8. Vendor Lock-In and Exit Planning

Sovereign cloud lock-in is harder than commercial cloud lock-in because the substitute set is smaller. There are five viable EU sovereign options. There are two real GovCloud-tier US options. The leverage a single provider has on a captive defense customer is correspondingly larger.

The mitigation has three layers.

Infrastructure abstractions. Terraform with provider-agnostic modules, or Crossplane on top of Kubernetes, lets the deployment artifact survive a provider switch. The harder discipline is to avoid provider-proprietary services where a portable alternative exists — using managed Kubernetes (EKS, AKS, OVH Managed Kubernetes) instead of provider-specific PaaS, using S3-compatible object storage instead of native blob APIs, using PostgreSQL or open-source data engines instead of provider-proprietary databases. The cost of portability is real but bounded; the cost of late-stage migration is unbounded.

The exit drill. The "leaving GovCloud" exercise — actually doing a tabletop or pilot migration of a non-critical workload out of the chosen sovereign cloud, to a different sovereign provider or to on-prem — surfaces lock-in cost concretely. Defense organizations should run this drill at least every two years per major workload. The output is a documented migration runbook with timing and cost estimates, which feeds the procurement risk register and the BCP/DR plan.

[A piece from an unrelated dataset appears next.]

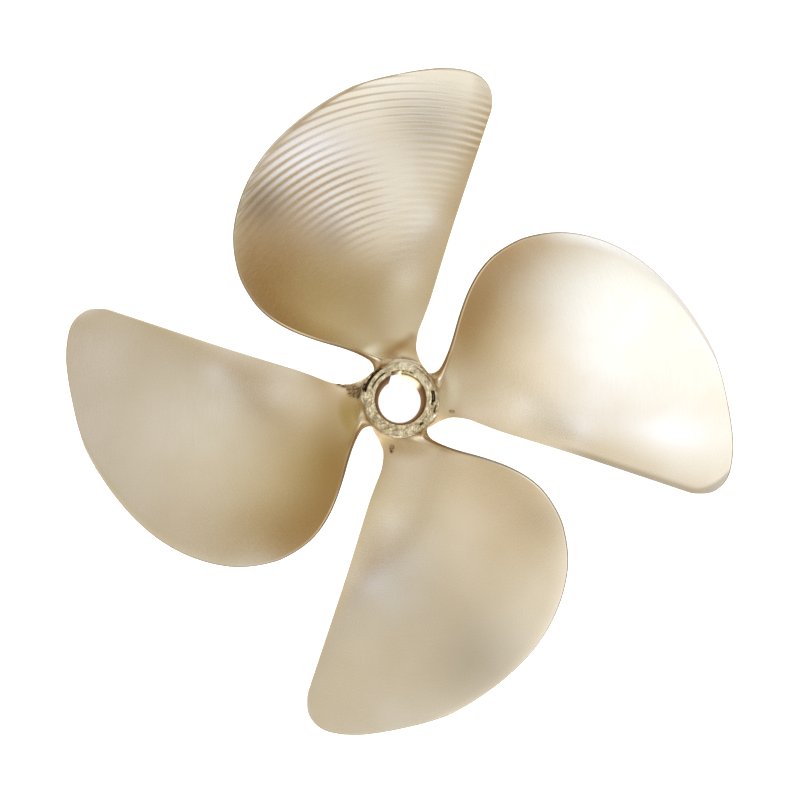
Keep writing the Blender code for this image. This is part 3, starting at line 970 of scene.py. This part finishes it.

Contract clauses. Procurement should mandate machine-readable data export within a defined window, IP rights to the deployment automation, no premium on egress for the purpose of provider exit, and transition assistance terms. This is where ITAR-free software supply and provider-exit language converge: the goal in both cases is to preserve sovereign optionality independent of any single foreign vendor's continued cooperation.

Sovereign cloud, done well, is not a single procurement decision but a portfolio posture: explicit per-workload placement, deliberate cross-tier transfer design, infrastructure abstractions that preserve exit, and a recurring drill to verify the exit actually works. The vendors will keep adding sovereign labels. The architecture is what determines whether those labels mean anything.